ALASKA GEOLOGIST SURVIVES 2 ATTACKS BY GRIZZLY
ANCHORAGE, Alaska — The bearded, sandy-haired geologist was on a job in the remote Alaska wilderness when a grizzly bear suddenly emerged from the brush just yards away.
So Robert Miller did what he was trained to do — he fell to the ground, clasped his hands around his neck to protect it and played dead.
Robert Miller, 54, recovers from a bear attack in his hospital room in Anchorage, Alaska, on Wednesday, June 23, 2010. The bear attack occurred June 20 as Miller, a Millrock Resources Inc. geologist working near Rainy Pass in the Alaska Range, waited for a helicopter to pick him up. Miller was using a small handsaw to clear brush so the helicopter could land when the bear emerged from the brush about 25 feet away. (AP Photo/Mark Thiessen)
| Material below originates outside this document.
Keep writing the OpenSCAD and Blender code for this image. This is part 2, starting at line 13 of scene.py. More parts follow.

Miller was fortunate to have survived, said Rick Sinnott, an Alaska Department of Fish and Game biologist.
He should have been packing a more powerful gun, Sinnott said. "You have to be a very good shot or very lucky to stop a brown bear with a .357 Magnum."
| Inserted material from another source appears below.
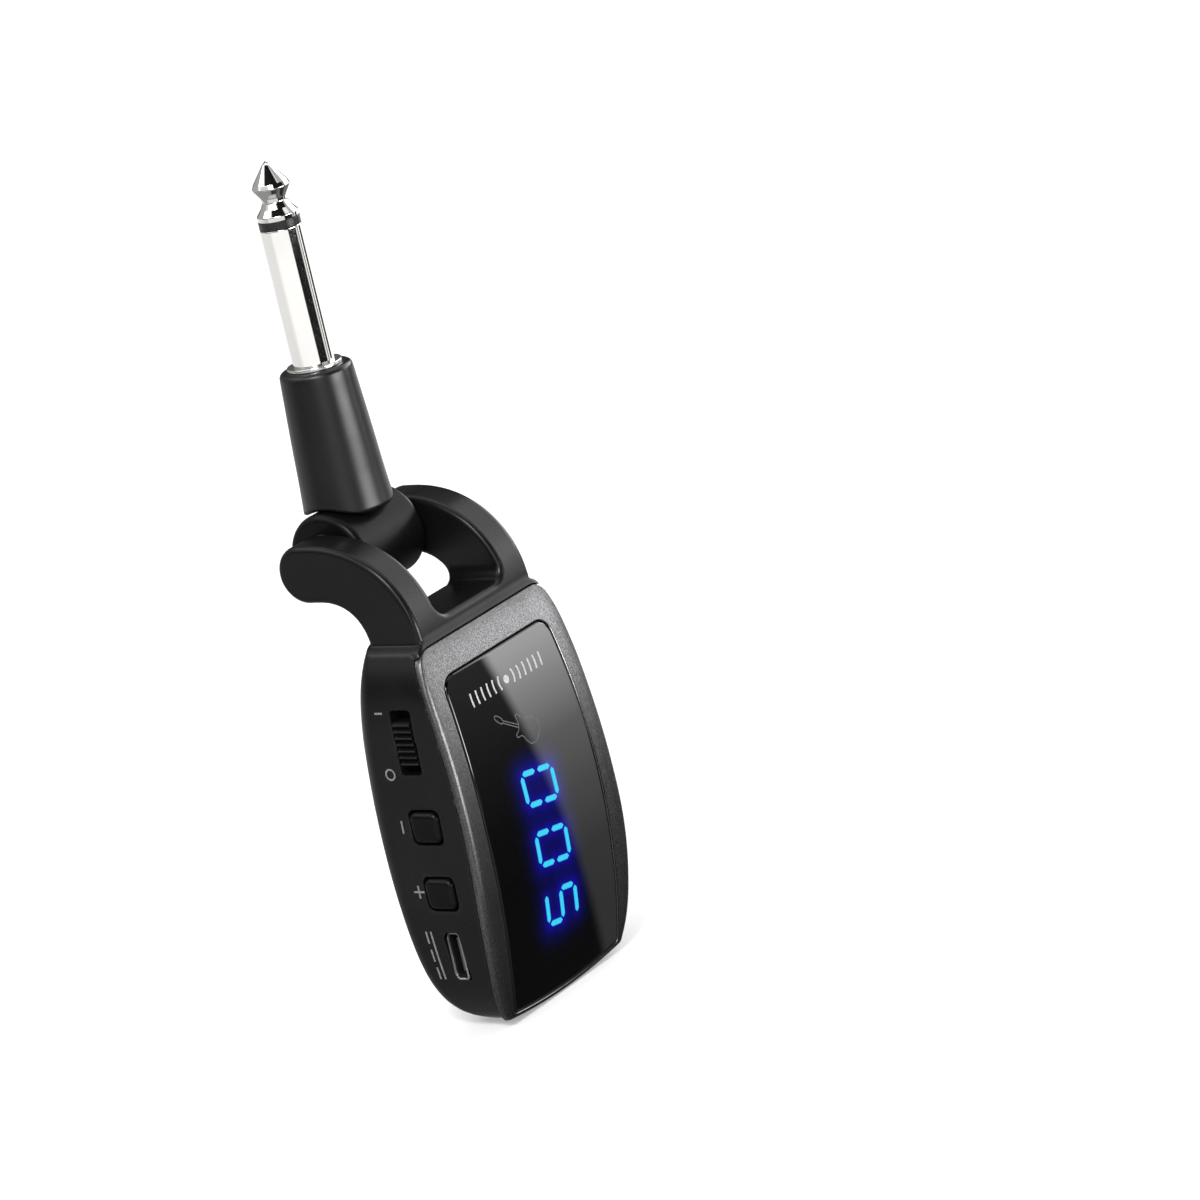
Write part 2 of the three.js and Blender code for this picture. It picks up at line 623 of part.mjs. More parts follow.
function makeButton(button) {
  const wall = -sectionAt(button.z).halfWidth;
  const halfY = button.width / 2 - BUTTON_GAP;
  const halfZ = button.length / 2 - BUTTON_GAP;
  const outline = roundedRectangle(
    new THREE.Shape(), button.y - halfY + BUTTON_BEVEL, button.y + halfY - BUTTON_BEVEL,
    button.z - halfZ + BUTTON_BEVEL, button.z + halfZ - BUTTON_BEVEL, BUTTON_CORNER,
  );
  const length = LIP_FRONT + 0.05 + BUTTON_PROUD;
  const geometry = new THREE.ExtrudeGeometry(outline, {
    depth: length - 2 * BUTTON_BEVEL, bevelEnabled: true, bevelSize: BUTTON_BEVEL,
    bevelThickness: BUTTON_BEVEL, bevelSegments: 2, curveSegments: 3,
  });
  laid(geometry, AXIS_Y, AXIS_Z, AXIS_X);
  geometry.translate(wall - BUTTON_PROUD + BUTTON_BEVEL, 0, 0);
  const lip = roundedRectangle(
    new THREE.Shape(), button.y - 3.0, button.y + 3.1, button.z - 3.3, button.z + 3.3, 1.0,
  );
  return join(solid(geometry), alongX(lip, wall + LIP_FRONT, wall + LIP_BACK));
}

function makeTactSwitch(button) {
  const wall = -sectionAt(button.z).halfWidth;
  const foot = BOARD_BACK + SLIP_GAP;
  const z0 = button.z - TACT_HALF_LENGTH;
  const z1 = button.z + TACT_HALF_LENGTH;
  const bore = PLUNGER_RADIUS + 0.15;
  return cut(
    box(wall + TACT_FRONT, wall + TACT_BACK, foot, foot + TACT_HEIGHT, z0, z1),
    axleX(bore, 0, wall + TACT_FRONT - 1, wall + PLUNGER_BACK + 0.6, button.y, button.z, 16),
  );
}

function makeTactPlunger(button) {
  const wall = -sectionAt(button.z).halfWidth;
  return axleX(PLUNGER_RADIUS, 0, wall + PLUNGER_FRONT, wall + PLUNGER_BACK, button.y, button.z, 16);
}

function makeUsbShell() {
  const mouth = -sectionAt(USB.z).halfWidth + 0.1;
  const outer = alongX(portShape(new THREE.Shape(), 0), mouth, mouth + USB_DEPTH);
  const inner = alongX(portShape(new THREE.Shape(), -USB_SKIN), mouth - 1, mouth + USB_DEPTH - USB_SKIN);
  return cut(outer, inner);
}

function makeUsbTongue() {
  const mouth = -sectionAt(USB.z).halfWidth + 0.1;
  const rootEnd = mouth + USB_DEPTH - USB_SKIN - SLIP_GAP;
  const root = alongX(portShape(new THREE.Shape(), -USB_SKIN - SLIP_GAP), rootEnd - 0.7, rootEnd);
  const blade = box(mouth + 0.9, rootEnd - 0.6, USB.y - 0.55, USB.y + 0.1, USB.z - 2.7, USB.z + 2.7);
  return join(root, blade);
}

// ---------------------------------------------------------------- hinge, collar and plug
function makeHingeBarrel() {
  const round = 0.5;
  const drum = turned([
    [0, -BARREL_HALF_LENGTH], [BARREL_RADIUS - round, -BARREL_HALF_LENGTH],
    [BARREL_RADIUS - 0.15, -BARREL_HALF_LENGTH + 0.15], [BARREL_RADIUS, -BARREL_HALF_LENGTH + round],
    [BARREL_RADIUS, BARREL_HALF_LENGTH - round], [BARREL_RADIUS - 0.15, BARREL_HALF_LENGTH - 0.15],
    [BARREL_RADIUS - round, BARREL_HALF_LENGTH], [0, BARREL_HALF_LENGTH],
  ], 0, 0).rotate([0, 90, 0]).translate([0, HINGE_Y, HINGE_Z]);
  const neck = turned([
    [0, HINGE_Z], [NECK_RADIUS, HINGE_Z], [NECK_RADIUS, NECK_TOP], [0, NECK_TOP],
  ], 0, HINGE_Y);
  const chamberFoot = HINGE_Z + CHAMBER_FOOT;
  const chamber = turned([
    [0, chamberFoot], [CHAMBER_RADIUS, chamberFoot], [CHAMBER_RADIUS, CHAMBER_TOP], [0, CHAMBER_TOP],
  ], 0, HINGE_Y);
  const pinBore = axleX(PIN_RADIUS + SLIP_GAP, 0, -20, 20, HINGE_Y, HINGE_Z);
  return cut(join(drum, neck), chamber, pinBore);
}

function makeHingePin(side, bore) {
  const x0 = side > 0 ? PIN_INNER_END : -PIN_OUTER_END;
  const x1 = side > 0 ? PIN_OUTER_END : -PIN_INNER_END;
  return axleX(PIN_RADIUS, bore, x0, x1, HINGE_Y, HINGE_Z);
}

function makeFrictionWasher(side) {
  const inner = BARREL_HALF_LENGTH + SLIP_GAP;
  const outer = SLOT_HALF_WIDTH - SLIP_GAP;
  const x0 = side > 0 ? inner : -outer;
  return axleX(WASHER_RADIUS, PIN_RADIUS + 0.15, x0, x0 + outer - inner, HINGE_Y, HINGE_Z);
}

function makeCollar() {
  const lipRound = 0.6;
  const bore = NECK_RADIUS + SLIP_GAP;
  const foot = HINGE_Z + COLLAR_FOOT;
  const body = turned([
    [bore, foot],
    [COLLAR_BOTTOM_RADIUS - 0.4, foot],
    [COLLAR_BOTTOM_RADIUS - 0.1, foot + 0.15],
    [COLLAR_BOTTOM_RADIUS, foot + 0.5],
    [6.5, 22.4],
    [COLLAR_MIDDLE_RADIUS, 28.0],
    [COLLAR_TOP_RADIUS + 0.15, COLLAR_TOP - 1.6],
    [COLLAR_TOP_RADIUS, COLLAR_TOP - lipRound],
    [COLLAR_TOP_RADIUS - 0.2, COLLAR_TOP - 0.15],
    [COLLAR_TOP_RADIUS - 0.6, COLLAR_TOP],
    [SHANK_RADIUS + SLIP_GAP, COLLAR_TOP],
    [SHANK_RADIUS + SLIP_GAP, NECK_TOP + 0.4],
    [bore, NECK_TOP + 0.4],
    [bore, foot],
  ], 0, HINGE_Y);
  return body.subtract(axleX(BARREL_RADIUS + 0.5, 0, -20, 20, HINGE_Y, HINGE_Z));
}

function makePlugFlange() {
  return turned([
    [PLUG_RADIUS + SLIP_GAP, COLLAR_TOP + 0.05], [4.2, COLLAR_TOP + 0.05], [4.2, COLLAR_TOP + 0.35],
    [3.95, COLLAR_TOP + 0.6], [PLUG_RADIUS + SLIP_GAP, COLLAR_TOP + 0.6],
    [PLUG_RADIUS + SLIP_GAP, COLLAR_TOP + 0.05],
  ], 0, HINGE_Y);
}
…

This I knew - .357 barely gets you into the club considering the size of those monsters they grow up there in Alaska. - S.L.
Miller did the right thing to play dead with the grizzly, Sinnott said.
"Most of the time they just want to neutralize you and if you are playing dead after they swat you or hit you, you are pretty much neutralized. But if you try to run or stand right up or are screaming or waving your arms around, then they think you are still a danger," he said.
This I DIDN'T know - but it makes perfect sense, when you think about it, and it almost worked the first time until he got up. We've got bears around here but they keep to themselves for the most part. I teach my kids to keep good situational awareness about themselves when they're in the woods - good general advice anytime, in any kind of environment - especially when picking berries; that is the most dangerous time you might find yourself between Mama Bear and her cubs. - S.L.